A body is projected horizontally from a very high tower with speed `20 ms ^(-1)` The approximate displacement of the body after 5 s is :

To solve the problem of a body projected horizontally from a high tower with an initial speed of 20 m/s, we can follow these steps: ### Step 1: Understand the Motion The body is projected horizontally, which means its initial vertical velocity is 0 m/s.

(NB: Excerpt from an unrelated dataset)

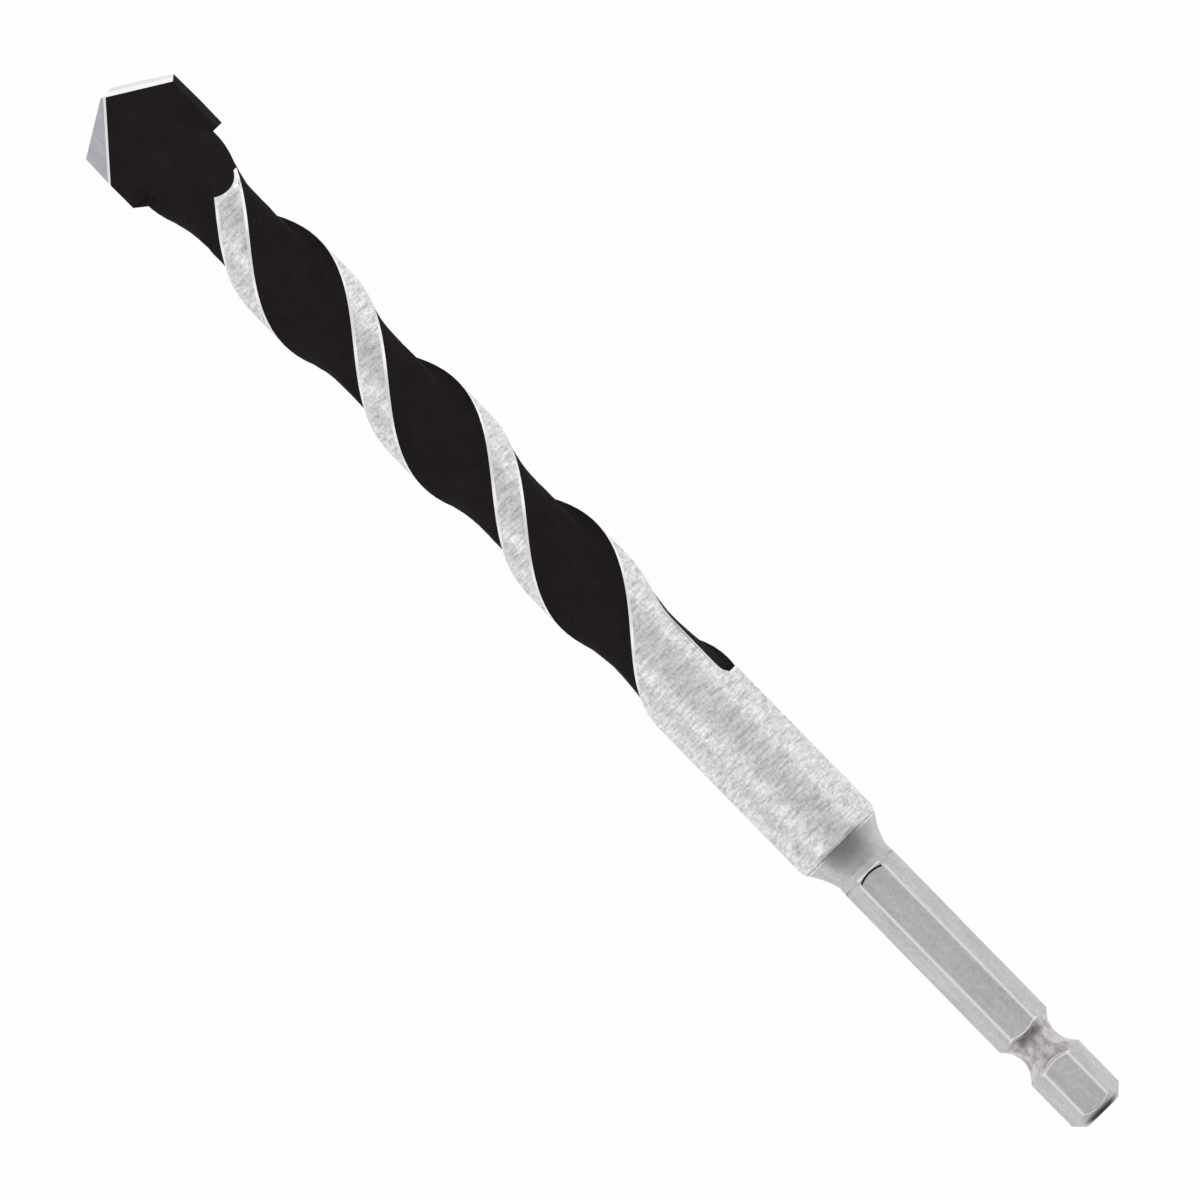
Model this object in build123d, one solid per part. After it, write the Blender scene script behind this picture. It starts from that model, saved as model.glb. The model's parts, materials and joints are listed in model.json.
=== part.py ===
from build123d import *
import os
from math import acos, atan2, cos, degrees, dist, hypot, radians, sin, sqrt, tan

# A hammer drill bit with a hexagonal shank, lying with its carbide plate and one hex flat level.
# Millimetres. +X runs along the axis from the shank's end face to the point and +Z is up. The
# origin is the centre of the shank's end face. Angles are turned about +X, from +Y towards +Z.

# Whole bit
overall_length = 152.4
body_diameter = 10.6

# Hexagonal shank with its ball groove
shank_length = 35.9
hex_across_flats = 6.35
hex_corner_diameter = 7.0
flat_end_radius = 3.6
end_chamfer = 1.2
groove_centre = 9.8
groove_diameter = 4.7
groove_arc_radius = 3.1

# Neck and shoulder between the shank and the plain body
neck_diameter = 6.85
neck_blend = 0.9
neck_slope_angle = 14.0
flare_length = 3.1
shoulder_diameter = 9.74
shoulder_rounding = 1.3

# Two right-hand flutes, as they lie where their lands cross the top of the bit
flute_lead = 42.35
flute_count = 2
flute_reach = 90.8
land_angle = 45.2
land_top_distance = 16.6
core_diameter = 7.84
slope_share = 0.53
root_radius = 1.4
root_drop = 0.1

# The flutes' runouts, where they turn along the axis, narrow and rise to a rounded end
runout_length = 13.9
runout_blend = 6.0
runout_rise = 0.9
runout_heel_lead = 10.0
end_corner_radius = 1.3
end_fillet_radius = 1.5

# Carbide plate
plate_width = 13.4
plate_thickness = 3.2
plate_base_distance = 10.9
point_angle = 118.0
relief_angle = 19.0
rake_angle = 12.0
rake_inner_offset = 0.42
rake_margin_length = 4.05
side_taper_angle = 0.6
side_relief_angle = 13.0

# Steel head round the plate
braze_gap = 0.1
braze_fillet_height = 0.85
roof_setback = 0.5
cheek_direction = 112.0
cheek_runout_distance = 16.6
cheek_runout_radius = 6.0
cheek_slope_angle = 12.4
cheek_exit_angle = 30.0
gullet_direction = 72.0
gullet_runout_distance = 11.2
gullet_runout_radius = 5.0
gullet_slope_angle = 15.6
gullet_exit_angle = 30.0

# Working values that follow from the sizes above
body_radius = body_diameter / 2
core_radius = core_diameter / 2
half_thickness = plate_thickness / 2
half_width = plate_width / 2
twist_rate = 360 / flute_lead
edge_slope = tan(radians(90 - point_angle / 2))
relief_slope = tan(radians(relief_angle))
clear = 2 * body_diameter


def from_tip(distance):
    """Place along +X of a point so far back from the tip."""
    return overall_length - distance


def polar(radius, angle):
    """Point of a cross-section, in millimetres and degrees."""
    return (radius * cos(radians(angle)), radius * sin(radians(angle)))


def cross_plane(x, angle=0.0):
    """Plane across the bit at x, with its first direction turned from +Y by an angle."""
    y, z = polar(1, angle)
    return Plane(origin=(x, 0, 0), x_dir=(0, y, z), z_dir=(1, 0, 0))


def radial_plane(angle):
    """Plane through the axis: first direction +X, second direction outwards at an angle."""
    y, z = polar(1, angle)
    return Plane(origin=(0, 0, 0), x_dir=(1, 0, 0), z_dir=(0, -z, y))


def at_every(count, shape):
    """The shape repeated evenly round the axis."""
    return [Rot(X=360 * i / count) * shape for i in range(count)]


def turned_blank():
    """Body of the bit as it comes from the lathe."""
    end_radius = hex_corner_diameter / 2 - end_chamfer
    flare_start = radians(neck_slope_angle)
    neck_end = shank_length + neck_blend
    shoulder = neck_end + flare_length
    body_start = shoulder + shoulder_rounding
    neck = (neck_end, neck_diameter / 2)
    edge = (shoulder, shoulder_diameter / 2)
    body = (body_start, body_radius)
    outline = [
        Polyline(
            (0, 0), (0, end_radius), (end_chamfer, hex_corner_diameter / 2),
            (shank_length, hex_corner_diameter / 2), neck,
        ),
        TangentArc(neck, edge, tangent=(cos(flare_start), sin(flare_start))),
        TangentArc(body, edge, tangent=(-1, 0)),
        Polyline(body, (from_tip(0), body_radius), (from_tip(0), 0), (0, 0)),
    ]
    return revolve(make_face(outline), Axis.X)


def ball_groove():
    """Ring that the chuck's locking ball drops into."""
    centre = groove_diameter / 2 + groove_arc_radius
    return revolve(Pos(groove_centre, centre) * Circle(groove_arc_radius), Axis.X)


def hex_flat():
    """What one flat takes off the turned shank, ending in a milled curve at the neck."""
    depth = body_radius
    level = hex_across_flats / 2
    reach = shank_length - flat_end_radius
    width = 2 * flat_end_radius
    outline = Rectangle(reach + 1, width, align=(Align.MAX, Align.CENTER))
    outline += Circle(flat_end_radius)
    return Pos(reach, 0, level) * extrude(outline, depth)


def runout_share(distance):
    """How much of the runout a section has behind it, from 0 to 1, with a soft start."""
    inside = min(max(0.0, distance - flute_reach + runout_length), runout_length)
    travel = inside - runout_blend / 2
    if inside < runout_blend:
        travel = inside**2 / (2 * runout_blend)
    return travel / (runout_length - runout_blend / 2)


def corner_turn(distance):
    """Angle by which the rounded corner of a flute's end draws its side in further."""
    into = distance - flute_reach + end_corner_radius
    into = min(max(0.0, into), 0.92 * end_corner_radius)
    return degrees((end_corner_radius - sqrt(end_corner_radius**2 - into**2)) / body_radius)


def flute_points(share, corner):
    """Cross-section of a flute as polar points, from one land's edge round to the next land."""
    floor = core_radius + runout_rise * share
    centre_radius = floor + root_radius - root_drop
    heel = 360 / flute_count - land_angle - runout_heel_lead * share
    reach = (body_radius**2 + centre_radius**2 - root_radius**2) / (2 * body_radius * centre_radius)
    root = []
    for turn in (-14, 15, 48, 82, 116):
        y = centre_radius - root_radius * cos(radians(turn))
        z = root_radius * sin(radians(turn))
        root.append((hypot(y, z), heel - degrees(acos(reach) - atan2(z, y))))

    start = share * twist_rate * (runout_length - runout_blend / 2) + corner
    slope = (root[0][1] - start) * slope_share
    rise = body_radius - floor
    points = [(floor + rise * (1 - step) ** 2, start + slope * step) for step in (-0.15, 0.25, 0.65, 1)]
    points.append((floor, (start + slope + root[0][1]) / 2))
    return points + root


def curve_shares():
    """How far along a section's curve each of its points lies, the same for every section."""
    points = [polar(radius, angle) for radius, angle in flute_points(0, 0)]
    lengths = [dist(a, b) for a, b in zip(points, points[1:])]
    return [sum(lengths[:i]) / sum(lengths) for i in range(len(points))]


def flute_section(distance):
    """Closed outline of one flute at a distance from the tip."""
    turned = 90 + land_angle - twist_rate * (distance - land_top_distance)
    section = flute_points(runout_share(distance), corner_turn(distance))
    points = [polar(radius, turned + angle) for radius, angle in section]
    first, last = (degrees(atan2(points[i][1], points[i][0])) for i in (0, -1))
    span = (last - first) % 360
    outside = [polar(1.8 * body_radius, last - span * share) for share in (0, 0.5, 1)]
    curve = Edge.make_spline([Vector(*point) for point in points], parameters=curve_shares())
    wire = Wire([curve, *Polyline(points[-1], *outside, points[0]).edges()])
    return cross_plane(from_tip(distance)) * wire


def flute_end():
    """Everything on the tip's side of the flutes' rounded end."""
    bottom = core_radius - root_drop
    start = from_tip(flute_reach)
    arc_end = (start + end_fillet_radius, bottom)
    fillet_start = (start, bottom + end_fillet_radius)
    outline = [
        TangentArc(arc_end, fillet_start, tangent=(-1, 0)),
        Polyline(
            fillet_start, (start, clear), (from_tip(-clear), clear), (from_tip(-clear), 0),
            (arc_end[0], 0), arc_end,
        ),
    ]
    return revolve(make_face(outline), Axis.X)


def flute():
    """One flute, from beyond the tip to its rounded end by the plain body."""
    steps = 18
    first, runout = -1.5, flute_reach - runout_length
    distances = [first + (runout - first) * i / steps for i in range(steps)]
    corner = flute_reach - end_corner_radius
    distances += [runout + (corner - runout) * i / 8 for i in range(8)]
    distances += [corner + end_corner_radius * i / 4 for i in range(6)]
    return Solid.make_loft([flute_section(distance) for distance in distances]) & flute_end()


def half_space(point, normal):
    """Everything beyond a plane, on the side that its normal points to."""
    return Plane(origin=point, z_dir=normal) * Box(
        4 * clear, 4 * clear, 2 * clear, align=(Align.CENTER, Align.CENTER, Align.MIN)
    )


def facet(direction, level, runout_distance, slope_angle, exit_angle, runout_radius):
    """Ground slant on the head, rising from the tip and running out in a hollow curve."""
    slope, leave = radians(slope_angle), radians(exit_angle)
    runout = from_tip(runout_distance)
    run = runout_radius * (sin(leave) - sin(slope))
    rise = runout_radius * (cos(slope) - cos(leave))
    hollow_end = (runout + run, level - rise)
    beyond_tip = overall_length + body_radius
    low = (beyond_tip, hollow_end[1] - (beyond_tip - hollow_end[0]) * tan(slope))
    rim = (runout, level)
    over = (runout - clear / tan(leave) / 2, level + clear / 2)
    outline = [
        TangentArc(hollow_end, rim, tangent=(-cos(slope), sin(slope))),
        Polyline(rim, over, (beyond_tip, over[1]), low, hollow_end),
    ]
    return extrude(radial_plane(direction) * make_face(outline), clear, both=True)


def roof_cut(setback):
    """The two slanting roofs that meet in the chisel edge, moved back from the tip."""
    roof = half_space((from_tip(setback), 0, 0), (1, -edge_slope, relief_slope))
    return at_every(2, roof)


def rake_cut():
    """The ground facets in front of the two cutting edges."""
    inner_distance = relief_slope * half_thickness - edge_slope * rake_inner_offset
    inner = Vector(from_tip(inner_distance), rake_inner_offset, half_thickness)
    corner_distance = edge_slope * half_width - relief_slope * half_thickness
    outer = Vector(from_tip(corner_distance + rake_margin_length), half_width, half_thickness)
    towards_edge = (outer - inner).cross(Vector(0, 0, 1)).normalized()
    if towards_edge.X < 0:
        towards_edge = towards_edge * -1
    normal = towards_edge * sin(radians(rake_angle)) + Vector(0, 0, cos(radians(rake_angle)))
    return at_every(2, half_space(inner, normal))


def side_cut():
    """Sides of the plate, tapered to its base and relieved behind the leading edges."""
    taper, relief = tan(radians(side_taper_angle)), tan(radians(side_relief_angle))
    return at_every(2, half_space((overall_length, half_width, half_thickness), (-taper, 1, -relief)))


def carbide_plate():
    """Sintered plate with its roofs, rake facets and relieved sides."""
    blank = Pos(from_tip(plate_base_distance), 0, 0) * Box(
        plate_base_distance + 1, 2 * half_width + 1, plate_thickness,
        align=(Align.MIN, Align.CENTER, Align.CENTER),
    )
    return blank - side_cut() - roof_cut(0) - rake_cut()


def slot():
    """Slot across the head, wider than the plate by the braze on both of its faces."""
    bottom = from_tip(plate_base_distance + braze_gap)
    return Pos(bottom, 0, 0) * Box(
        plate_base_distance + clear, 2 * clear, plate_thickness + 2 * braze_gap,
        align=(Align.MIN, Align.CENTER, Align.CENTER),
    )


def head_facets():
    """Cheeks behind the cutting edges and gullets in front of them."""
    cheek = facet(
        cheek_direction, body_radius, cheek_runout_distance,
        cheek_slope_angle, cheek_exit_angle, cheek_runout_radius,
    )
    gullet = facet(
        gullet_direction, core_radius, gullet_runout_distance,
        gullet_slope_angle, gullet_exit_angle, gullet_runout_radius,
    )
    return at_every(2, cheek) + at_every(2, gullet)


def unslotted_body():
    """Steel body before its head is slotted for the plate."""
    flats = at_every(6, hex_flat())
    body = turned_blank() - flats - ball_groove()
    return body - at_every(flute_count, flute()) - roof_cut(roof_setback) - head_facets()


def corner_fillet():
    """Run of braze under one corner of the plate, where it stands out of the head."""
    base = from_tip(plate_base_distance)
    corner = half_width - plate_base_distance * tan(radians(side_taper_angle)) - braze_gap
    foot = base - braze_fillet_height
    outline = Polyline(
        (base, core_radius), (base, corner), (foot + braze_gap, body_radius + 2 * braze_gap),
        (foot - braze_gap, body_radius - braze_gap), (foot - braze_gap, core_radius), (base, core_radius),
    )
    return extrude(make_face(outline), half_thickness * 0.8, both=True) - side_cut()


def export(name, shape):
    """Write one node as one solid."""
    export_step(shape.solid(), "parts/" + name + ".step")


def build():
    """Make the three pieces and write them."""
    plate = carbide_plate()
    unslotted = unslotted_body()
    body = unslotted - slot()
    braze = (unslotted & slot()) + corner_fillet() - body - plate
    os.makedirs("parts", exist_ok=True)
    export("steel_body", body)
    export("carbide_plate", plate)
    export("braze_layer", braze)


build()
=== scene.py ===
import json
import math

import bpy
from mathutils import Matrix, Vector
from mathutils.bvhtree import BVHTree
from mathutils.interpolate import poly_3d_calc

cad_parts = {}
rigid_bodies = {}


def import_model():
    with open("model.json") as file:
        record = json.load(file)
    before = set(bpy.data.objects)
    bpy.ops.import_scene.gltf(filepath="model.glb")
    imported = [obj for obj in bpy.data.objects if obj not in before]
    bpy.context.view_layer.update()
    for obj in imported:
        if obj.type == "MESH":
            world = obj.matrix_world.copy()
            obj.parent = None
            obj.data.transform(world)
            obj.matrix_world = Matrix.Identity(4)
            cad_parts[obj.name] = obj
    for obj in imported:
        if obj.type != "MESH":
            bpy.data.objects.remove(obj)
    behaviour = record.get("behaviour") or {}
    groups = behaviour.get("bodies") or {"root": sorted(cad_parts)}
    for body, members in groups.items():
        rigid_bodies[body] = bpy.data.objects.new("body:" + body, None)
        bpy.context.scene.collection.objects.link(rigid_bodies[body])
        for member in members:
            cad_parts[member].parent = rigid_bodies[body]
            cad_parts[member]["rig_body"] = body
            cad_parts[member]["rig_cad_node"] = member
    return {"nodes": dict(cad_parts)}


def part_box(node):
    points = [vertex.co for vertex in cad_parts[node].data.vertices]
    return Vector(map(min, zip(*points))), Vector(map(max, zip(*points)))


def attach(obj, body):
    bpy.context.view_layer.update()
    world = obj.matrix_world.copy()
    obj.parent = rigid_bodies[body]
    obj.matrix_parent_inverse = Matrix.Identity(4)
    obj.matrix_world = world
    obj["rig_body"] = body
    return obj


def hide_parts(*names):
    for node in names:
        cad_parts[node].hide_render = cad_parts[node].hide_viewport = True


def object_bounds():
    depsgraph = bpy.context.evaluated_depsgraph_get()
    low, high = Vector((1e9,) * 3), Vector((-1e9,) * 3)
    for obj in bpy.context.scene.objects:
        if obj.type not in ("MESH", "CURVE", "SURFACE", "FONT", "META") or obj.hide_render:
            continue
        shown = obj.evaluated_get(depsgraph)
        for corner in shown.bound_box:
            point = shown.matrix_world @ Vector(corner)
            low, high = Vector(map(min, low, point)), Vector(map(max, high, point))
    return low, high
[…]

The only forces acting on it after projection are gravity, which will affect its vertical motion. ### Step 2: Define the Initial Velocity The initial velocity vector can be expressed as: - \( \vec{u} = 20 \hat{i} + 0 \hat{j} \) Where \( \hat{i} \) represents the horizontal direction and \( \hat{j} \) represents the vertical direction. ### Step 3: Determine the Acceleration The only acceleration acting on the body is due to gravity, which can be represented as: - \( \vec{a} = 0 \hat{i} - 10 \hat{j} \) Here, we take \( g = 10 \, \text{m/s}^2 \) and the negative sign indicates that it acts downward. ### Step 4: Calculate the Displacement Using the equation of motion for displacement: \[ \vec{s} = \vec{u} t + \frac{1}{2} \vec{a} t^2 \] Substituting the values: - \( t = 5 \, \text{s} \) - \( \vec{u} = 20 \hat{i} + 0 \hat{j} \) - \( \vec{a} = 0 \hat{i} - 10 \hat{j} \) Calculating the displacement: \[ \vec{s} = (20 \hat{i} + 0 \hat{j}) \cdot 5 + \frac{1}{2} (0 \hat{i} - 10 \hat{j}) \cdot (5^2) \] \[ \vec{s} = 100 \hat{i} + 0 \hat{j} - \frac{1}{2} (0 \hat{i} - 10 \hat{j}) \cdot 25 \] \[ \vec{s} = 100 \hat{i} - 125 \hat{j} \] ### Step 5: Calculate the Magnitude of the Displacement To find the magnitude of the displacement vector \( \vec{s} = 100 \hat{i} - 125 \hat{j} \): \[ |\vec{s}| = \sqrt{(100)^2 + (-125)^2} \] \[ |\vec{s}| = \sqrt{10000 + 15625} \] \[ |\vec{s}| = \sqrt{25625} \] \[ |\vec{s}| \approx 160 \, \text{m} \] ### Final Answer The approximate displacement of the body after 5 seconds is **160 meters**. ---